§ The request
Extract each line of the data and write it out again exactly.

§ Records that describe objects

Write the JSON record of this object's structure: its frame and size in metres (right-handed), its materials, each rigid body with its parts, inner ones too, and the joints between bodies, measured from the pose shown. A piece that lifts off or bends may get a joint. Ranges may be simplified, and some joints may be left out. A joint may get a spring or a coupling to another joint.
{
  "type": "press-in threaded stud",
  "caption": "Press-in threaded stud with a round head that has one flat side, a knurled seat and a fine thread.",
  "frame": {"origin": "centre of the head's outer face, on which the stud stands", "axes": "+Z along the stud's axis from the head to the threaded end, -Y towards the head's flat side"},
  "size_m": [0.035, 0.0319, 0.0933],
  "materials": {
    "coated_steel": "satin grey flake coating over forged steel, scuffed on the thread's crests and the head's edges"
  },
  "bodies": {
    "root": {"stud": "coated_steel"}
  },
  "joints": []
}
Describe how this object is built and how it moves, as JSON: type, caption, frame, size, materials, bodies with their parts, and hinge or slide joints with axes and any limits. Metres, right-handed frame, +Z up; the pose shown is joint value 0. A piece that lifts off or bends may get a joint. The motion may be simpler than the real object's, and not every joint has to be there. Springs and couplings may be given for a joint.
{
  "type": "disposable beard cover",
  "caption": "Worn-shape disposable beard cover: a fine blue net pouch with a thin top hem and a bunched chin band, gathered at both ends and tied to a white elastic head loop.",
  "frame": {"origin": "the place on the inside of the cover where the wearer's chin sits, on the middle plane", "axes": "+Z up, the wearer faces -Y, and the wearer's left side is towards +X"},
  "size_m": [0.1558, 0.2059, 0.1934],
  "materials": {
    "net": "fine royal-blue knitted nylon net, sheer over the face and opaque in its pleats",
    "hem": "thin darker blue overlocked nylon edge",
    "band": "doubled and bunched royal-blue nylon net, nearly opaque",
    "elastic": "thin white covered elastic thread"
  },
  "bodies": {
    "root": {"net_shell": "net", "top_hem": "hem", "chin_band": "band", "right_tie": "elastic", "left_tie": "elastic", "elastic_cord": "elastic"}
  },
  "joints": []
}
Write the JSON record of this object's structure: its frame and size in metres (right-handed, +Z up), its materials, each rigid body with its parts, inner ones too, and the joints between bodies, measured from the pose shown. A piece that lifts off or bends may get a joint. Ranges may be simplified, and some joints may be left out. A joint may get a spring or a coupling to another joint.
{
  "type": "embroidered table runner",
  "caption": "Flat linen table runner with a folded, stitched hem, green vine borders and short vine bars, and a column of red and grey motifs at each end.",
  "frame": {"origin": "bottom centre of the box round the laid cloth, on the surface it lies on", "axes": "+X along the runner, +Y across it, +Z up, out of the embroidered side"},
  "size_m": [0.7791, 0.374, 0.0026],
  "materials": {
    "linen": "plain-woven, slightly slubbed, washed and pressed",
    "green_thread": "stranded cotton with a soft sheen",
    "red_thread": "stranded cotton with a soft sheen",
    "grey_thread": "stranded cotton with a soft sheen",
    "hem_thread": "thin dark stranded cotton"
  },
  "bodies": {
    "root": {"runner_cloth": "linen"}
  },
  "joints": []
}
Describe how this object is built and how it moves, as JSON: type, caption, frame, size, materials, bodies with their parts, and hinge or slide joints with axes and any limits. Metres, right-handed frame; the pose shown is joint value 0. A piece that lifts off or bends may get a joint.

§ The completed task
Write the JSON record of this object's structure: its frame and size in metres (right-handed), its materials, each rigid body with its parts, inner ones too, and the joints between bodies, measured from the pose shown. A piece that lifts off or bends may get a joint. Ranges may be simplified, and some joints may be left out. A joint may get a spring or a coupling to another joint.
{
  "type": "press-in threaded stud",
  "caption": "Press-in threaded stud with a round head that has one flat side, a knurled seat and a fine thread.",
  "frame": {"origin": "centre of the head's outer face, on which the stud stands", "axes": "+Z along the stud's axis from the head to the threaded end, -Y towards the head's flat side"},
  "size_m": [0.035, 0.0319, 0.0933],
  "materials": {
    "coated_steel": "satin grey flake coating over forged steel, scuffed on the thread's crests and the head's edges"
  },
  "bodies": {
    "root": {"stud": "coated_steel"}
  },
  "joints": []
}
Describe how this object is built and how it moves, as JSON: type, caption, frame, size, materials, bodies with their parts, and hinge or slide joints with axes and any limits. Metres, right-handed frame, +Z up; the pose shown is joint value 0. A piece that lifts off or bends may get a joint. The motion may be simpler than the real object's, and not every joint has to be there. Springs and couplings may be given for a joint.
{
  "type": "disposable beard cover",
  "caption": "Worn-shape disposable beard cover: a fine blue net pouch with a thin top hem and a bunched chin band, gathered at both ends and tied to a white elastic head loop.",
  "frame": {"origin": "the place on the inside of the cover where the wearer's chin sits, on the middle plane", "axes": "+Z up, the wearer faces -Y, and the wearer's left side is towards +X"},
  "size_m": [0.1558, 0.2059, 0.1934],
  "materials": {
    "net": "fine royal-blue knitted nylon net, sheer over the face and opaque in its pleats",
    "hem": "thin darker blue overlocked nylon edge",
    "band": "doubled and bunched royal-blue nylon net, nearly opaque",
    "elastic": "thin white covered elastic thread"
  },
  "bodies": {
    "root": {"net_shell": "net", "top_hem": "hem", "chin_band": "band", "right_tie": "elastic", "left_tie": "elastic", "elastic_cord": "elastic"}
  },
  "joints": []
}
Write the JSON record of this object's structure: its frame and size in metres (right-handed, +Z up), its materials, each rigid body with its parts, inner ones too, and the joints between bodies, measured from the pose shown. A piece that lifts off or bends may get a joint. Ranges may be simplified, and some joints may be left out. A joint may get a spring or a coupling to another joint.
{
  "type": "embroidered table runner",
  "caption": "Flat linen table runner with a folded, stitched hem, green vine borders and short vine bars, and a column of red and grey motifs at each end.",
  "frame": {"origin": "bottom centre of the box round the laid cloth, on the surface it lies on", "axes": "+X along the runner, +Y across it, +Z up, out of the embroidered side"},
  "size_m": [0.7791, 0.374, 0.0026],
  "materials": {
    "linen": "plain-woven, slightly slubbed, washed and pressed",
    "green_thread": "stranded cotton with a soft sheen",
    "red_thread": "stranded cotton with a soft sheen",
    "grey_thread": "stranded cotton with a soft sheen",
    "hem_thread": "thin dark stranded cotton"
  },
  "bodies": {
    "root": {"runner_cloth": "linen"}
  },
  "joints": []
}
Describe how this object is built and how it moves, as JSON: type, caption, frame, size, materials, bodies with their parts, and hinge or slide joints with axes and any limits. Metres, right-handed frame; the pose shown is joint value 0. A piece that lifts off or bends may get a joint.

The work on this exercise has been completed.